This article covers the legal issues of loans and mortgages and Medicaid eligibility.
What if a parent loans a child money and takes back a mortgage on the child’s property?
A bona fide loan is not the same thing as a gift.
The terms of the mortgage will determine whether it is treated as a resource or as income. If payment is deferred until a later date due to conditions built into the mortgage, it might be an unavailable assets which will be subject to an estate recovery Medicaid lien.
What if the mortgage is in pay status? The principal and interest received in the mortgage payments is countable income in the month received.
Forgiveness of the mortgage during the 5 year look-back period prior to a Medicaid application is a transfer that causes a penalty.
Transfer of the mortgage to the community spouse is an Excluded transfer.
What if the mortgage is held by the community spouse, or had been transferred to the community spouse by the Medicaid recipient?
What if the community spouse dies, and her Will forgives the mortgage?
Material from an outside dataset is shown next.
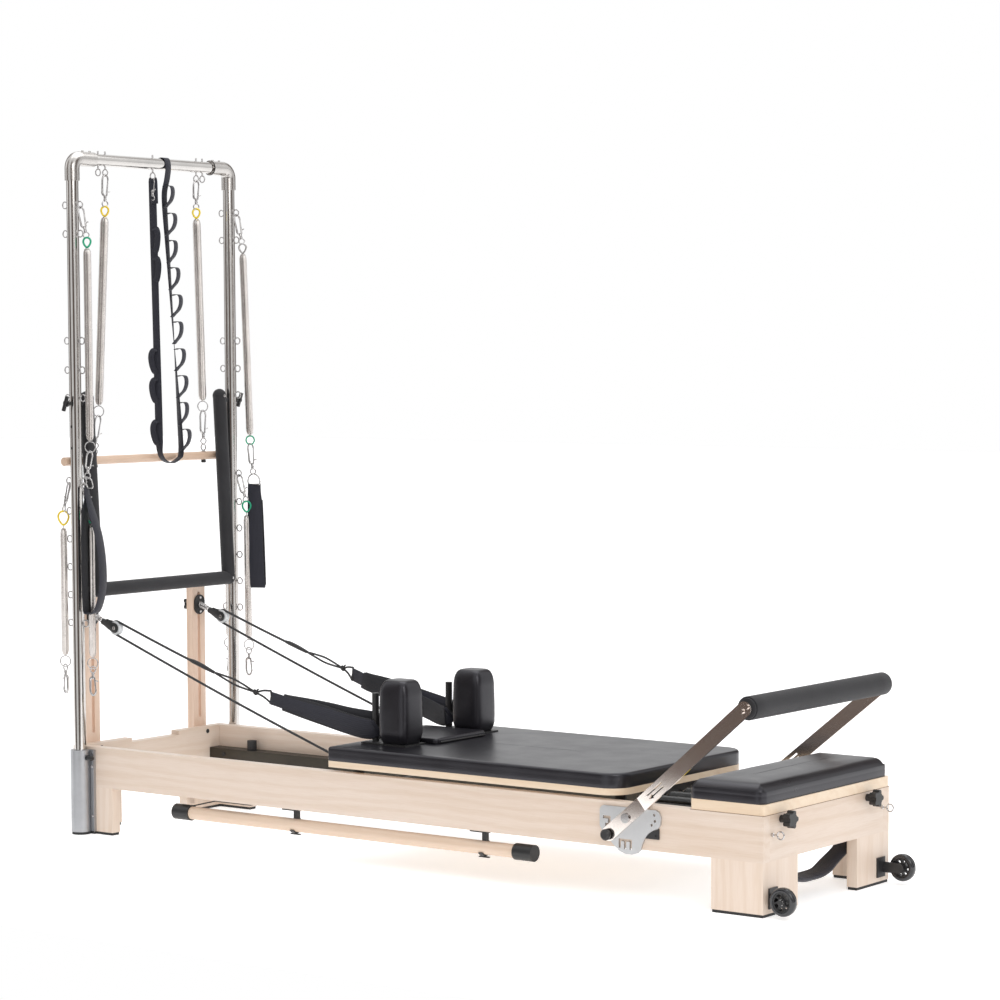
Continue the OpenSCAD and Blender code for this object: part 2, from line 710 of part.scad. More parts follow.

This may be a transfer since the mortgage is an asset included in the augmented estate which is subject to the nursing home spouse’s elective share claim, if there is one.
What if the mortgage is held by a Medicaid recipient whose Will forgives the mortgage?
The Medicaid lien has priority status over such a provision of the Will.
What if a child lends a parent money to pay for ongoing expenses, because parent has insufficient funds?
Parent can consider signing a promissory note with interest, and can grant a mortgage against the parent’s house.
This can help to protect a child’s claim for repayment if the parent needs to go to a skilled nursing facility, sells the property, applies for Medicaid, or dies.
Without a Note, a parent’s repayment of a child’s prior “loans” may be viewed as gifts to the child, unless the child can accurately document each of the child’s loans/payments on behalf of the parent.
In a parent’s estate, the Note should establish the repayment as a deductible debt.